## SOURCE MATERIAL:
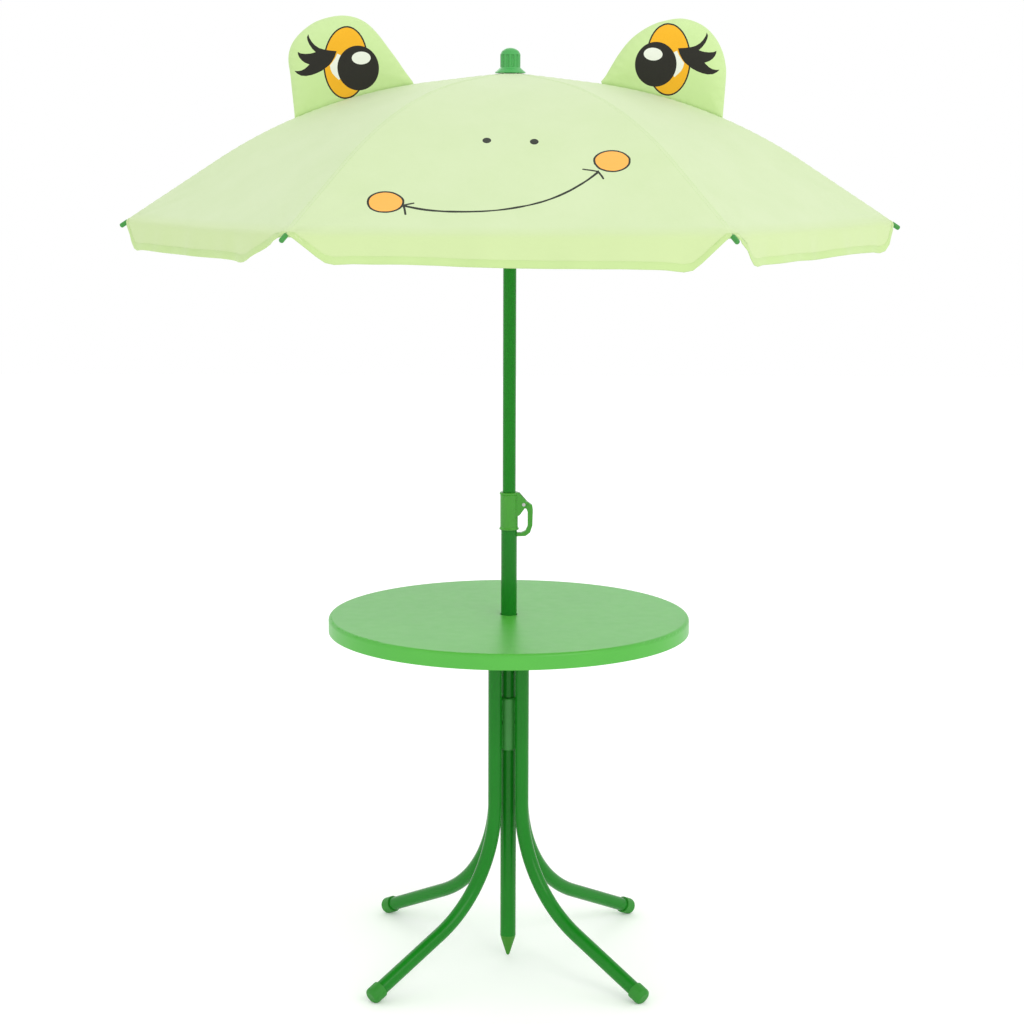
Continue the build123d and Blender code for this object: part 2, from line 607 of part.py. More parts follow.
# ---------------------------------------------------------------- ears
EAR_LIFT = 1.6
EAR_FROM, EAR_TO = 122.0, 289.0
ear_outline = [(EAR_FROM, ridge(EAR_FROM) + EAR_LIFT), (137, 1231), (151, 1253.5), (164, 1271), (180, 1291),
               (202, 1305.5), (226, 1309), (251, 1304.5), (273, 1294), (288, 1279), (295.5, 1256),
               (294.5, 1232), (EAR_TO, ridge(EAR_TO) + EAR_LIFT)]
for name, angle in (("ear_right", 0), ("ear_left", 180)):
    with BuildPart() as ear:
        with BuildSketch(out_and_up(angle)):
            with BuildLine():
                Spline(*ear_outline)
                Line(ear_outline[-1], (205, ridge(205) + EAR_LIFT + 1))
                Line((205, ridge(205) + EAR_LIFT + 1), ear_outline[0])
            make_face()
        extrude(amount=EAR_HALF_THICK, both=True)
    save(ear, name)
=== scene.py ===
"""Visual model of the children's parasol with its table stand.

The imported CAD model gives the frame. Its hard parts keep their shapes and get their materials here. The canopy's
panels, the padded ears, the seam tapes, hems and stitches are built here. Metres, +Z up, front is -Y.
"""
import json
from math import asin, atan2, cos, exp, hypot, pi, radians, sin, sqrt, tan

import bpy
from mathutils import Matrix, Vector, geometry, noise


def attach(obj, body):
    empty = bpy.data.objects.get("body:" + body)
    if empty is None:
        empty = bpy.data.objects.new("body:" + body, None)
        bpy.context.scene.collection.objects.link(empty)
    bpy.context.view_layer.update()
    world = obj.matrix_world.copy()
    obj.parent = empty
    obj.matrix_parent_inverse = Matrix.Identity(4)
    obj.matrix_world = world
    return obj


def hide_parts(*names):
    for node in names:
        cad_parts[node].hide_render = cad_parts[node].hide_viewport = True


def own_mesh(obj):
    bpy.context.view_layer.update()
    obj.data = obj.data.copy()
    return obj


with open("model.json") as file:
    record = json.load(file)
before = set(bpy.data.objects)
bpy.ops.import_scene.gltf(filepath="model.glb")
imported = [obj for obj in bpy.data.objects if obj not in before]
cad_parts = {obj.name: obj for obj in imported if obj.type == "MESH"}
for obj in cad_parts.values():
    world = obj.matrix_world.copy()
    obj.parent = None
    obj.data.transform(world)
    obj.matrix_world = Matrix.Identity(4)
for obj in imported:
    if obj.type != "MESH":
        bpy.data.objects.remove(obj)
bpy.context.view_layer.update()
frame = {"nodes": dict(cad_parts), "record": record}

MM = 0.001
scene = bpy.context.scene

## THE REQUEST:
Retype only this portion of the data above: the line containing "Line((205, ridge(205) +", the line containing "for node in", and all lines between them, exactly.

## EXERCISE OUTPUT:
                Line((205, ridge(205) + EAR_LIFT + 1), ear_outline[0])
            make_face()
        extrude(amount=EAR_HALF_THICK, both=True)
    save(ear, name)
=== scene.py ===
"""Visual model of the children's parasol with its table stand.

The imported CAD model gives the frame. Its hard parts keep their shapes and get their materials here. The canopy's
panels, the padded ears, the seam tapes, hems and stitches are built here. Metres, +Z up, front is -Y.
"""
import json
from math import asin, atan2, cos, exp, hypot, pi, radians, sin, sqrt, tan

import bpy
from mathutils import Matrix, Vector, geometry, noise


def attach(obj, body):
    empty = bpy.data.objects.get("body:" + body)
    if empty is None:
        empty = bpy.data.objects.new("body:" + body, None)
        bpy.context.scene.collection.objects.link(empty)
    bpy.context.view_layer.update()
    world = obj.matrix_world.copy()
    obj.parent = empty
    obj.matrix_parent_inverse = Matrix.Identity(4)
    obj.matrix_world = world
    return obj


def hide_parts(*names):
    for node in names:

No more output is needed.